#### Supplied entries
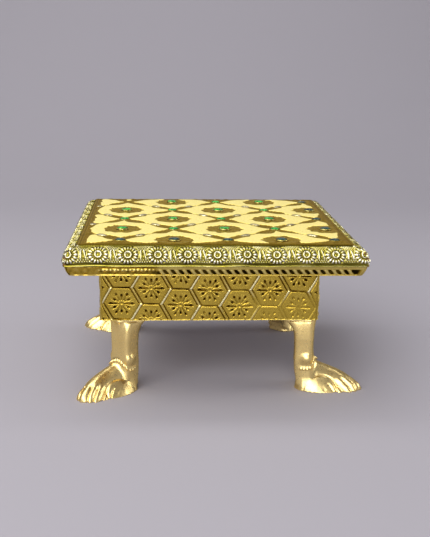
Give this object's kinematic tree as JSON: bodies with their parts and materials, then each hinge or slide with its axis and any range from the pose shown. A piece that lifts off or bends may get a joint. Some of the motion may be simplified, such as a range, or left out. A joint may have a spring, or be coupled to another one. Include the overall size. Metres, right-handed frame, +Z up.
{
  "type": "low stool",
  "caption": "Small square low stool with embossed foil-clad wood, an enamelled top set with stones, and cast legs shaped like feet with anklets.",
  "frame": {"origin": "on the floor, under the middle of the whole stool's bounding box; the middle of the top lies 1 mm to -X of it, because the right feet reach out further past the top", "axes": "+Z up, -Y the front that the picture shows, +X to the right seen from the front"},
  "size_m": [0.1568, 0.1526, 0.0824],
  "materials": {
    "board_wood": "planed, unfinished",
    "foil_gold": "embossed, bright",
    "rope_gold": "embossed, bright",
    "sheet_gold": "stamped, satin",
    "enamel_cream": "glossy enamel",
    "stone_green": "polished, cut",
    "setting_metal": "bright",
    "cast_brass": "polished casting",
    "fixing_steel": "plain"
  },
  "bodies": {
    "root": {"top_board": "board_wood", "base_board": "board_wood", "top_sheet": "sheet_gold", "enamel_fields": "enamel_cream", "large_stones": "stone_green", "small_stones": "stone_green", "stone_settings": "setting_metal", "top_nails": "fixing_steel", "leg_screws": "fixing_steel", "edge_foil_front": "foil_gold", "rope_trim_front": "rope_gold", "apron_foil_front": "foil_gold", "apron_board_front": "board_wood", "edge_foil_right": "foil_gold", "rope_trim_right": "rope_gold", "apron_foil_right": "foil_gold", "apron_board_right": "board_wood", "edge_foil_back": "foil_gold", "rope_trim_back": "rope_gold", "apron_foil_back": "foil_gold", "apron_board_back": "board_wood", "edge_foil_left": "foil_gold", "rope_trim_left": "rope_gold", "apron_foil_left": "foil_gold", "apron_board_left": "board_wood", "corner_block_front_left": "board_wood", "leg_front_left": "cast_brass", "corner_block_front_right": "board_wood", "leg_front_right": "cast_brass", "corner_block_back_left": "board_wood", "leg_back_left": "cast_brass", "corner_block_back_right": "board_wood", "leg_back_right": "cast_brass"}
  },
  "joints": []
}
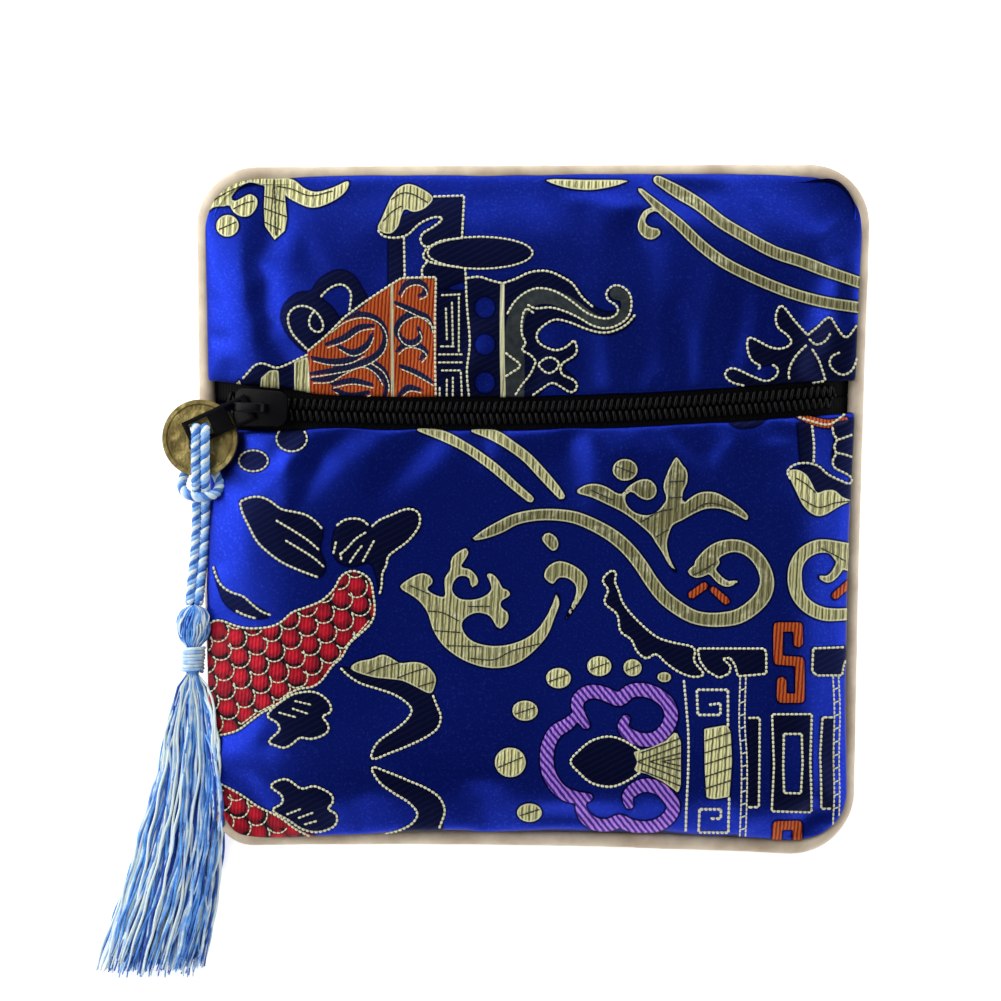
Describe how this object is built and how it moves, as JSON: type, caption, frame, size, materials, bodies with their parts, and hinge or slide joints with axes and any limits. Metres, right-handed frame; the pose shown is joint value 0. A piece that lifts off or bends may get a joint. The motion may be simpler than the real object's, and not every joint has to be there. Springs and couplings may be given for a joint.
{
  "type": "chinese brocade zip purse with coin and tassel",
  "caption": "Flat square padded brocade pouch with a curved coil zipper, round piping at the seam, and a holed coin charm and a silk tassel hanging on a cord from the pull tab.",
  "frame": {"origin": "centre of the back panel's flat resting face, at the middle of the pouch's outline", "axes": "+Z out of the front of the pouch as it lies on its back, +Y towards the pouch's top seam, +X to the right"},
  "size_m": [0.132, 0.1393, 0.0133],
  "materials": {
    "satin_front": "royal blue satin brocade with gold, red, purple and navy floats",
    "satin_back": "royal blue satin brocade",
    "piping_satin": "champagne bias satin over cord",
    "zipper_nylon": "black woven tape",
    "coil_nylon": "black nylon coil",
    "enamel_metal": "black gloss enamel, rubbed on its edges",
    "old_brass": "antiqued cast brass",
    "blue_silk": "light blue rayon silk, glossy"
  },
  "bodies": {
    "root": {"front_panel_upper": "satin_front", "front_panel_lower": "satin_front", "back_panel": "satin_back", "piping": "piping_satin", "zipper_tape_upper": "zipper_nylon", "zipper_tape_lower": "zipper_nylon", "zipper_coil_upper": "coil_nylon", "zipper_coil_lower": "coil_nylon", "slider_body": "enamel_metal", "pull_tab": "enamel_metal", "coin": "old_brass", "cord": "blue_silk", "tassel": "blue_silk", "tassel_wrap": "blue_silk"}
  },
  "joints": []
}
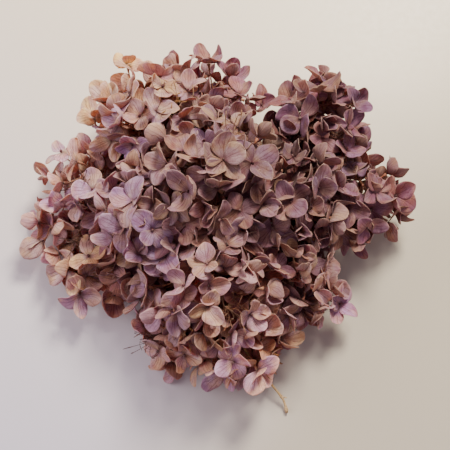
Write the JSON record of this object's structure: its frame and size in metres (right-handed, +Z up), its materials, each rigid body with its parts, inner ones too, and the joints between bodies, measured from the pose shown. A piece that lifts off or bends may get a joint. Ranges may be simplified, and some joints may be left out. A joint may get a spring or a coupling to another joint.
{
  "type": "dried hydrangea head",
  "caption": "Cut and dried mophead hydrangea lying flower side up: dusty mauve papery florets in a broad lobed mound on thin branching stems.",
  "frame": {"origin": "bottom centre of the head's bounding box, on the surface that it lies on", "axes": "+X along the head's longest extent, to the right as it is seen from the front; +Z up, out of the crown"},
  "size_m": [0.2376, 0.2184, 0.097],
  "materials": {
    "mauve_sepal": "dry, papery, finely veined",
    "rose_sepal": "dry, papery, finely veined",
    "lilac_sepal": "dry, papery, finely veined",
    "cream_sepal": "dry, papery, finely veined",
    "tan_sepal": "dry, papery, finely veined",
    "stem": "dry dark brown stem, matt"
  },
  "bodies": {
    "root": {"bare_twig": "stem", "crown_branch": "stem", "crown_cyme_1": "mauve_sepal", "crown_cyme_2": "mauve_sepal", "crown_cyme_3": "mauve_sepal", "crown_cyme_4": "mauve_sepal", "far_left_branch": "stem", "far_left_cyme_1": "lilac_sepal", "foot_branch": "stem", "foot_cyme_1": "tan_sepal", "foot_cyme_2": "tan_sepal", "foot_cyme_3": "tan_sepal", "foot_left_branch": "stem", "foot_left_cyme_1": "tan_sepal", "front_branch": "stem", "front_cyme_1": "mauve_sepal", "front_cyme_2": "mauve_sepal", "front_cyme_3": "mauve_sepal", "front_cyme_4": "mauve_sepal", "front_left_branch": "stem", "front_left_cyme_1": "tan_sepal", "front_left_cyme_2": "tan_sepal", "front_right_branch": "stem", "front_right_cyme_1": "rose_sepal", "front_right_cyme_2": "rose_sepal", "front_right_cyme_3": "rose_sepal", "left_branch": "stem", "left_cyme_1": "lilac_sepal", "left_cyme_2": "lilac_sepal", "low_left_branch": "stem", "low_left_cyme_1": "lilac_sepal", "mid_left_branch": "stem", "mid_left_cyme_1": "mauve_sepal", "mid_left_cyme_2": "mauve_sepal", "mid_right_branch": "stem", "mid_right_cyme_1": "mauve_sepal", "mid_right_cyme_2": "mauve_sepal", "mid_right_cyme_3": "mauve_sepal", "right_branch": "stem", "right_cyme_1": "mauve_sepal", "right_cyme_2": "mauve_sepal", "right_cyme_3": "mauve_sepal", "stalk": "stem", "top_branch": "stem", "top_cyme_1": "rose_sepal", "top_cyme_2": "rose_sepal", "top_cyme_3": "rose_sepal", "upper_left_branch": "stem", "upper_left_cyme_1": "cream_sepal", "upper_left_cyme_2": "cream_sepal", "upper_left_cyme_3": "cream_sepal", "upper_left_cyme_4": "cream_sepal", "upper_right_branch": "stem", "upper_right_cyme_1": "rose_sepal", "upper_right_cyme_2": "rose_sepal", "upper_right_cyme_3": "rose_sepal"}
  },
  "joints": []
}
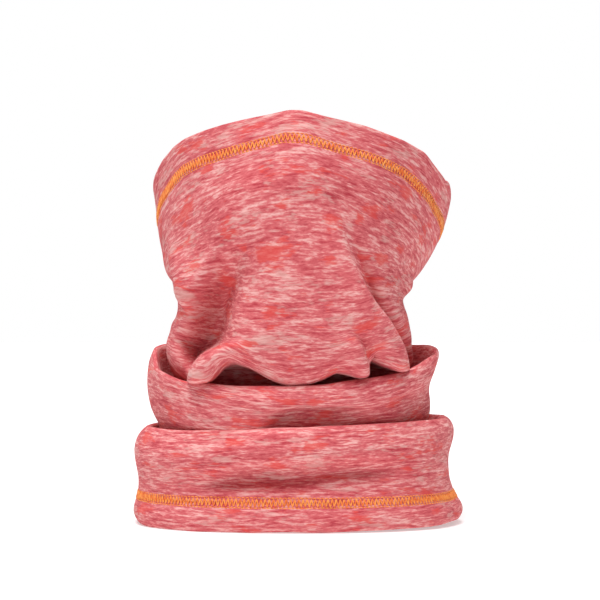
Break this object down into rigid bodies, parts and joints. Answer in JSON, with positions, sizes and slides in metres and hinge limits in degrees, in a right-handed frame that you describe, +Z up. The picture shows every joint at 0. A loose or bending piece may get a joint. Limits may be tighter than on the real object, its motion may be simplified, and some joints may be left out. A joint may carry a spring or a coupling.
{
  "type": "neck gaiter",
  "caption": "Tube of brushed melange fleece with topstitched hems, pulled up over the nose and rolled down in folds round the neck.",
  "frame": {"origin": "centre of the outline, on the plane of the bottom hem's edge", "axes": "+Z up along the tube, the wearer's face towards -Y, +X to the right in a view from the front"},
  "size_m": [0.2035, 0.1947, 0.2473],
  "materials": {
    "melange_fleece": "brushed polyester fleece, coral red with pale pink streaks, matte",
    "orange_thread": "spun polyester sewing thread, soft sheen",
    "overlock_thread": "textured polyester overlock thread, matte",
    "label_satin": "blank woven satin, semi-matte"
  },
  "bodies": {
    "root": {"fleece_upper": "melange_fleece", "fleece_throat": "melange_fleece", "fleece_middle": "melange_fleece", "fleece_lower": "melange_fleece", "top_hem_turn_up": "melange_fleece", "top_hem_needle_thread_upper": "orange_thread", "top_hem_needle_thread_lower": "orange_thread", "top_hem_cover_thread": "orange_thread", "top_hem_looper_thread": "orange_thread", "bottom_hem_turn_up": "melange_fleece", "bottom_hem_needle_thread_upper": "orange_thread", "bottom_hem_needle_thread_lower": "orange_thread", "bottom_hem_cover_thread": "orange_thread", "bottom_hem_looper_thread": "orange_thread", "back_seam_allowance_upper": "melange_fleece", "back_seam_overlock_upper": "overlock_thread", "back_seam_allowance_middle": "melange_fleece", "back_seam_overlock_middle": "overlock_thread", "back_seam_allowance_lower": "melange_fleece", "back_seam_overlock_lower": "overlock_thread", "care_label": "label_satin"}
  },
  "joints": []
}
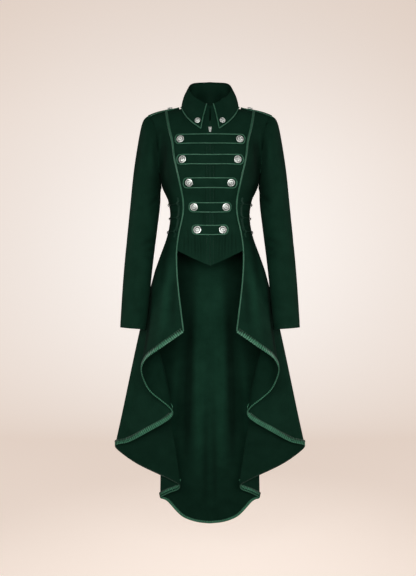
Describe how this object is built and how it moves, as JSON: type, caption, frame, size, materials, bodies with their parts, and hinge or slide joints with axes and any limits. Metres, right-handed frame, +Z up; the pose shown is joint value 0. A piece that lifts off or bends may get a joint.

#### What to work on
Copy each line above that contains the string "down".

#### Response to the exercise
Break this object down into rigid bodies, parts and joints. Answer in JSON, with positions, sizes and slides in metres and hinge limits in degrees, in a right-handed frame that you describe, +Z up. The picture shows every joint at 0. A loose or bending piece may get a joint. Limits may be tighter than on the real object, its motion may be simplified, and some joints may be left out. A joint may carry a spring or a coupling.
  "caption": "Tube of brushed melange fleece with topstitched hems, pulled up over the nose and rolled down in folds round the neck.",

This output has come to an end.